STATED GOAL: Transcribe, exactly as they appear, the line that contains "glass_pads(upper_w, upper_d, upper_top_z);", the line that contains "obj.matrix_world = Matrix.Identity(4)", and every line in between, and nothing else.

COLLECTED MATERIAL:
========================

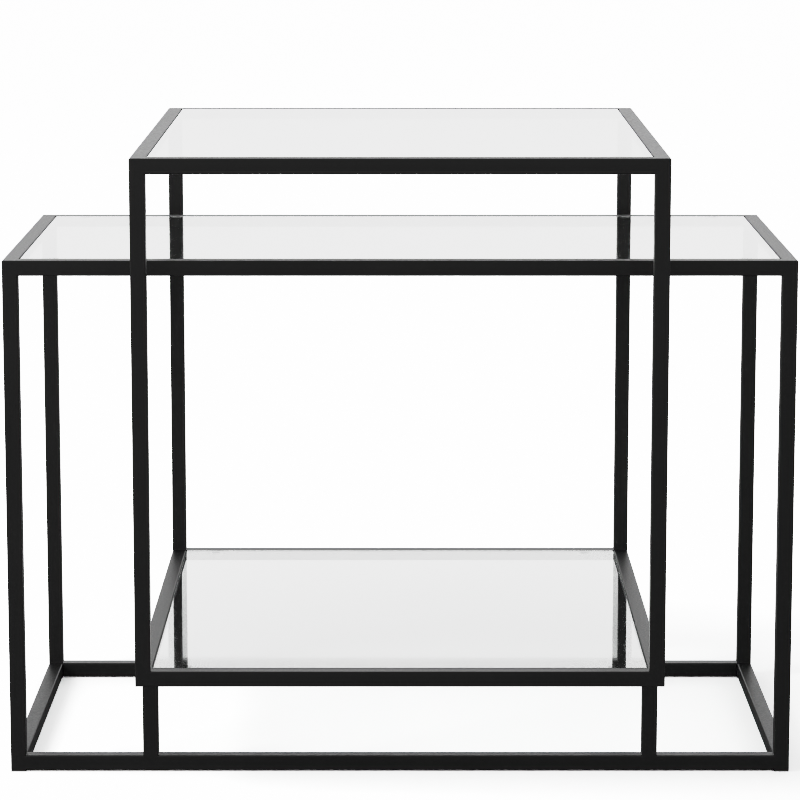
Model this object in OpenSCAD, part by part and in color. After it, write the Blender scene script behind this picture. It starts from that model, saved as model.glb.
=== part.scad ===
// Three-tier glass side table.
// Two open box frames of black square tube cross each other: the lower frame is long
// from left to right and stands on the floor, and the upper frame is long from front to
// back and stands on four short riser posts, on the lower frame's front and back bottom
// rails. Clear glass fills both tops and the bottom of the upper frame.
// Millimetres. +Z is up, +X is the table's right and -Y its front. The origin is the
// middle of the footprint, on the floor.

/* [Lower frame] */
// Width of the lower frame, left to right
lower_w = 776; // [640:2:900]
// Depth of the lower frame, front to back
lower_d = 398; // [330:2:460]
// Height of the lower frame, from the underside of its bottom rails to its top face
lower_h = 512; // [440:2:600]

/* [Upper frame] */
// Width of the upper frame, left to right
upper_w = 512; // [400:2:580]
// Depth of the upper frame, front to back
upper_d = 580; // [500:2:680]
// Height of the upper frame, from the underside of its bottom rails to its top face
upper_h = 512; // [470:2:600]
// Height of the upper frame's underside above the floor
upper_lift = 110; // [60:1:160]

/* [Tube] */
// Outside width of the square tube
tube = 15; // [12:0.5:20]
// Wall thickness of the tube
wall = 1.2; // [0.8:0.1:2]
// Outside corner radius of the tube
tube_r = 1.2; // [0.5:0.1:2]

/* [Glass] */
// Thickness of the glass panels
glass_t = 4; // [3:0.5:6]
// Gap all round between a panel and its frame
glass_gap = 1; // [0.5:0.25:2]
// Corner radius of a panel
glass_r = 2; // [1:0.5:6]

/* [Glass supports] */
// Width of a support tab
tab_w = 14; // [12:1:20]
// Reach of a support tab from the inside face of its rail
tab_reach = 16; // [14:1:24]
// Thickness of a support tab
tab_t = 2.5; // [2:0.5:4]
// Distance from the inside corner of the frame to the middle of a tab
tab_inset = 34; // [20:1:60]
// Diameter of a clear bumper pad
pad_d = 10; // [6:1:12]
// Thickness of a clear bumper pad
pad_t = 1.5; // [1:0.5:3]

/* [Foot caps] */
// Height of a foot cap below the leg
foot_h = 1.5; // [1:0.5:4]
// Chamfer round a foot cap's lower edge
foot_chamfer = 0.6; // [0.2:0.1:0.9]
// Length of the plug that a foot cap pushes into the leg
plug_l = 12; // [8:1:20]

/* [Hidden] */
left = -1;
right = 1;
front = -1;
back = 1;

// A rail's turn about Z: an unturned rail runs along X with its outer face to the front.
front_side = 0;
right_side = 90;
back_side = 180;
left_side = 270;

lower_base_z = foot_h;
lower_top_z = lower_base_z + lower_h;
upper_top_z = upper_lift + upper_h;
shelf_top_z = upper_lift + tube;

bore = tube - 2 * wall;
plug_core = bore - 2;
rib_t = 1.2;
ribs = 3;
foot_r = 1;
overlap = 1;

steel_color = [0.07, 0.07, 0.07];
glass_color = [0.78, 0.86, 0.86, 0.35];
pad_color = [0.88, 0.90, 0.90, 0.6];
plastic_color = [0.04, 0.04, 0.04];
$fn = 48;

// ---- Shapes that repeat ----

// A square with round corners, centred
module round_square(w, d, r) {
    square([w - 2 * r, d], center = true);
    square([w, d - 2 * r], center = true);
    for (sx = [-1, 1], sy = [-1, 1])
        translate([sx * (w / 2 - r), sy * (d / 2 - r)])
            circle(r = r);
}

// Square tube standing along Z
module tube_along_z(length) {
    linear_extrude(height = length)
        difference() {
            round_square(tube, tube, tube_r);
            square(bore, center = true);
        }
}

// Square tube lying along X, centred
module tube_along_x(length) {
    translate([-length / 2, 0, 0])
        rotate([0, 90, 0])
            tube_along_z(length);
}

// Rail along X whose ends are cut at 45 degrees, with its long face to the front
module mitred_rail(length) {
    difference() {
        tube_along_x(length);
        for (end = [0, 1])
            mirror([end, 0, 0])
                translate([length / 2, -tube / 2, 0])
                    rotate([0, 0, 45])
                        translate([0, -tube, -tube])
                            cube([2 * tube, 3 * tube, 2 * tube]);
    }
}

// One side of a mitred ring of rails, whose top face is at top_z. The ring's upright
// corners are ground to the tube's own corner radius.
module ring_rail(w, d, top_z, side) {
    across = side == front_side || side == back_side;
    length = across ? w : d;
    offset_y = (across ? d : w) / 2 - tube / 2;
    intersection() {
        rotate([0, 0, side])
            translate([0, -offset_y, top_z - tube / 2])
                mitred_rail(length);
        translate([0, 0, top_z - tube - overlap])
            linear_extrude(height = tube + 2 * overlap)
                round_square(w, d, tube_r);
    }
}

// Where the middle of a frame's corner leg is
function leg_x(w, side_x) = side_x * (w / 2 - tube / 2);
function leg_y(d, side_y) = side_y * (d / 2 - tube / 2);

// ---- Steel frame ----

// Leg of the lower frame, from its foot cap up to the underside of the top ring
module lower_leg(side_x, side_y) {
    color(steel_color)
        translate([leg_x(lower_w, side_x), leg_y(lower_d, side_y), lower_base_z])
            tube_along_z(lower_h - tube);
}

// Bottom rail of the lower frame, which butts between two legs
module lower_bottom_rail(side) {
    across = side == front_side || side == back_side;
    length = (across ? lower_w : lower_d) - 2 * tube;
    offset_y = (across ? lower_d : lower_w) / 2 - tube / 2;
    color(steel_color)
        rotate([0, 0, side])
            translate([0, -offset_y, lower_base_z + tube / 2])
                tube_along_x(length);
}

// Rail of the lower frame's mitred top ring
module lower_top_rail(side) {
    color(steel_color)
        ring_rail(lower_w, lower_d, lower_top_z, side);
}

// Short post that stands on a lower bottom rail and carries the upper frame's side rail
module riser_post(side_x, side_y) {
    post_z = lower_base_z + tube;
    color(steel_color)
        translate([leg_x(upper_w, side_x), leg_y(lower_d, side_y), post_z])
            tube_along_z(upper_lift - post_z);
}

// Leg of the upper frame, between its two mitred rings
module upper_leg(side_x, side_y) {
    color(steel_color)
        translate([leg_x(upper_w, side_x), leg_y(upper_d, side_y), upper_lift + tube])
            tube_along_z(upper_h - 2 * tube);
}

// Rail of the upper frame's mitred bottom ring
module upper_bottom_rail(side) {
    color(steel_color)
        ring_rail(upper_w, upper_d, shelf_top_z, side);
}

// Rail of the upper frame's mitred top ring
module upper_top_rail(side) {
    color(steel_color)
        ring_rail(upper_w, upper_d, upper_top_z, side);
}

// ---- Glass and what carries it ----

// Panel that lies inside a ring, flush with the ring's top face
module glass_panel(w, d, top_z) {
    inset = 2 * (tube + glass_gap);
    color(glass_color)
        translate([0, 0, top_z - glass_t])
            linear_extrude(height = glass_t)
                round_square(w - inset, d - inset, glass_r);
}

// Places its children at the root of each of a ring's four tabs, with -Y to the rail
module at_tabs(w, d, z) {
    for (side_x = [left, right], side_y = [front, back])
        translate([side_x * (w / 2 - tube - tab_inset), side_y * (d / 2 - tube), z])
            mirror([0, side_y == back ? 1 : 0, 0])
                children();
}

// Four round-ended tabs welded to the inside of a ring's front and back rails
module glass_tabs(w, d, top_z) {
    straight = tab_reach - tab_w / 2;
    color(steel_color)
        at_tabs(w, d, top_z - glass_t - pad_t - tab_t)
            linear_extrude(height = tab_t) {
                translate([-tab_w / 2, 0])
                    square([tab_w, straight]);
                translate([0, straight])
                    circle(d = tab_w);
            }
}

// Four clear bumper pads on a ring's tabs, under the glass
module glass_pads(w, d, top_z) {
    color(pad_color)
        at_tabs(w, d, top_z - glass_t - pad_t)
            translate([0, tab_reach - tab_w / 2, 0])
                cylinder(h = pad_t, d = pad_d);
}

// ---- Foot caps ----

// Side view of a cap's flange: flat on the floor, with its lower edges chamfered
module flange_outline() {
    half = tube / 2;
    polygon([
        [-half + foot_chamfer, 0],
        [half - foot_chamfer, 0],
        [half, foot_chamfer],
        [half, foot_h],
        [-half, foot_h],
        [-half, foot_chamfer]
    ]);
}

// Square flange with round upright corners and a chamfer all round its lower edge
module flange() {
    intersection() {
        linear_extrude(height = foot_h)
            round_square(tube, tube, foot_r);
        for (turn = [0, 90])
            rotate([0, 0, turn])
                rotate([90, 0, 0])
                    linear_extrude(height = 2 * tube, center = true)
                        flange_outline();
    }
}

// Square plastic cap: a flange under the leg and a ribbed plug inside it
module foot_cap(side_x, side_y) {
    color(plastic_color)
        translate([leg_x(lower_w, side_x), leg_y(lower_d, side_y), 0]) {
            flange();
            translate([-plug_core / 2, -plug_core / 2, foot_h - overlap])
                cube([plug_core, plug_core, plug_l + overlap]);
            for (i = [1 : ribs])
                translate([-bore / 2, -bore / 2, foot_h + i * plug_l / (ribs + 1)])
                    cube([bore, bore, rib_t]);
        }
}

// ---- The nodes ----

lower_leg(left, front);  // lower_leg_front_left
lower_leg(right, front);  // lower_leg_front_right
lower_leg(left, back);  // lower_leg_back_left
lower_leg(right, back);  // lower_leg_back_right

lower_bottom_rail(front_side);  // lower_bottom_rail_front
lower_bottom_rail(back_side);  // lower_bottom_rail_back
lower_bottom_rail(left_side);  // lower_bottom_rail_left
lower_bottom_rail(right_side);  // lower_bottom_rail_right

lower_top_rail(front_side);  // lower_top_rail_front
lower_top_rail(back_side);  // lower_top_rail_back
lower_top_rail(left_side);  // lower_top_rail_left
lower_top_rail(right_side);  // lower_top_rail_right

riser_post(left, front);  // riser_post_front_left
riser_post(right, front);  // riser_post_front_right
riser_post(left, back);  // riser_post_back_left
riser_post(right, back);  // riser_post_back_right

upper_leg(left, front);  // upper_leg_front_left
upper_leg(right, front);  // upper_leg_front_right
upper_leg(left, back);  // upper_leg_back_left
upper_leg(right, back);  // upper_leg_back_right

upper_bottom_rail(front_side);  // upper_bottom_rail_front
upper_bottom_rail(back_side);  // upper_bottom_rail_back
upper_bottom_rail(left_side);  // upper_bottom_rail_left
upper_bottom_rail(right_side);  // upper_bottom_rail_right

upper_top_rail(front_side);  // upper_top_rail_front
upper_top_rail(back_side);  // upper_top_rail_back
upper_top_rail(left_side);  // upper_top_rail_left
upper_top_rail(right_side);  // upper_top_rail_right

glass_panel(upper_w, upper_d, upper_top_z);  // top_glass
glass_panel(lower_w, lower_d, lower_top_z);  // middle_glass
glass_panel(upper_w, upper_d, shelf_top_z);  // shelf_glass

glass_tabs(upper_w, upper_d, upper_top_z);  // top_glass_tabs
glass_tabs(lower_w, lower_d, lower_top_z);  // middle_glass_tabs
glass_tabs(upper_w, upper_d, shelf_top_z);  // shelf_glass_tabs

glass_pads(upper_w, upper_d, upper_top_z);  // top_glass_pads
glass_pads(lower_w, lower_d, lower_top_z);  // middle_glass_pads
glass_pads(upper_w, upper_d, shelf_top_z);  // shelf_glass_pads

foot_cap(left, front);  // foot_cap_front_left
foot_cap(right, front);  // foot_cap_front_right
foot_cap(left, back);  // foot_cap_back_left
foot_cap(right, back);  // foot_cap_back_right
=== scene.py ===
"""Looks of a black square-tube side table with three clear glass panels.

Lengths are in metres. +X is the object's right, -Y its front, and +Z is up.
"""

import math

import bmesh
import bpy
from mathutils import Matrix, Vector


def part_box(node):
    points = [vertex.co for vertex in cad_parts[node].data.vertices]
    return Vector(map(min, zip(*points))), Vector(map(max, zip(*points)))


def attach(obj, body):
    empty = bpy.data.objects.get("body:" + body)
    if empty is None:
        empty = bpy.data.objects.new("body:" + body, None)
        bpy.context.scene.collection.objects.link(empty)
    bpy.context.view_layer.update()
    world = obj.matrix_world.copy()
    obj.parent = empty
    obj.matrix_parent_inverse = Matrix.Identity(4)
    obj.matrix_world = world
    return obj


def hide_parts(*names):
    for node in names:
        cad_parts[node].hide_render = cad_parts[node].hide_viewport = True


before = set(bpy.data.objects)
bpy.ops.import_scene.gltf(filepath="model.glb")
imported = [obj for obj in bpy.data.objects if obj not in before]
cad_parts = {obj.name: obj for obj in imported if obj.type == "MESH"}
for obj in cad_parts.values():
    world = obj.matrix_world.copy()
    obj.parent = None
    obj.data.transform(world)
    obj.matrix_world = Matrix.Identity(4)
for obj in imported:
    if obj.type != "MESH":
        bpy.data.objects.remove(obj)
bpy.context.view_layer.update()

MM = 0.001

# The square tube's width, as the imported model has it
LEG_LOW, LEG_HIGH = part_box("lower_leg_front_left")
TUBE = LEG_HIGH.x - LEG_LOW.x

# Welds: each butt joint is filled and ground flush, with a small fillet where faces meet
TUBE_CORNER = 1.2 * MM
FILLET = 0.9 * MM
FILLET_ROOT = 0.2 * MM            # how deep a fillet reaches into the steel
PROBE = 1.0 * MM                  # how far outside a tube its neighbour is looked for

# Glass
GLASS_CORNER = 2.0 * MM
GLASS_CHAMFER = 0.45 * MM
GLASS_TINT = (0.955, 0.965, 0.96)
GLASS_EDGE_TINT = (0.62, 0.72, 0.68)
GLASS_EDGE_ROUGHNESS = 0.32

# Segments of each quarter circle
ARC_STEPS = 6

# Powder coat
COAT_GREY = 0.004
COAT_ROUGHNESS = 0.41
COAT_UNEVENNESS = 0.04            # how far the roughness strays either way
COAT_SPECULAR = 0.105

# Sky, in radiance. The walls end and the ceiling begins at these sines of the elevation.
SKY_LOW = 2.3
SKY_HIGH = 0.4
SKY_WALL_TOP = 0.42
SKY_CEILING_EDGE = 0.68
WHITE_LEVEL = 4.0                 # the backdrop to the camera, and the tone curve's white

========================

SOLUTION BELOW:
glass_pads(upper_w, upper_d, upper_top_z);  // top_glass_pads
glass_pads(lower_w, lower_d, lower_top_z);  // middle_glass_pads
glass_pads(upper_w, upper_d, shelf_top_z);  // shelf_glass_pads

foot_cap(left, front);  // foot_cap_front_left
foot_cap(right, front);  // foot_cap_front_right
foot_cap(left, back);  // foot_cap_back_left
foot_cap(right, back);  // foot_cap_back_right
=== scene.py ===
"""Looks of a black square-tube side table with three clear glass panels.

Lengths are in metres. +X is the object's right, -Y its front, and +Z is up.
"""

import math

import bmesh
import bpy
from mathutils import Matrix, Vector


def part_box(node):
    points = [vertex.co for vertex in cad_parts[node].data.vertices]
    return Vector(map(min, zip(*points))), Vector(map(max, zip(*points)))


def attach(obj, body):
    empty = bpy.data.objects.get("body:" + body)
    if empty is None:
        empty = bpy.data.objects.new("body:" + body, None)
        bpy.context.scene.collection.objects.link(empty)
    bpy.context.view_layer.update()
    world = obj.matrix_world.copy()
    obj.parent = empty
    obj.matrix_parent_inverse = Matrix.Identity(4)
    obj.matrix_world = world
    return obj


def hide_parts(*names):
    for node in names:
        cad_parts[node].hide_render = cad_parts[node].hide_viewport = True


before = set(bpy.data.objects)
bpy.ops.import_scene.gltf(filepath="model.glb")
imported = [obj for obj in bpy.data.objects if obj not in before]
cad_parts = {obj.name: obj for obj in imported if obj.type == "MESH"}
for obj in cad_parts.values():
    world = obj.matrix_world.copy()
    obj.parent = None
    obj.data.transform(world)
    obj.matrix_world = Matrix.Identity(4)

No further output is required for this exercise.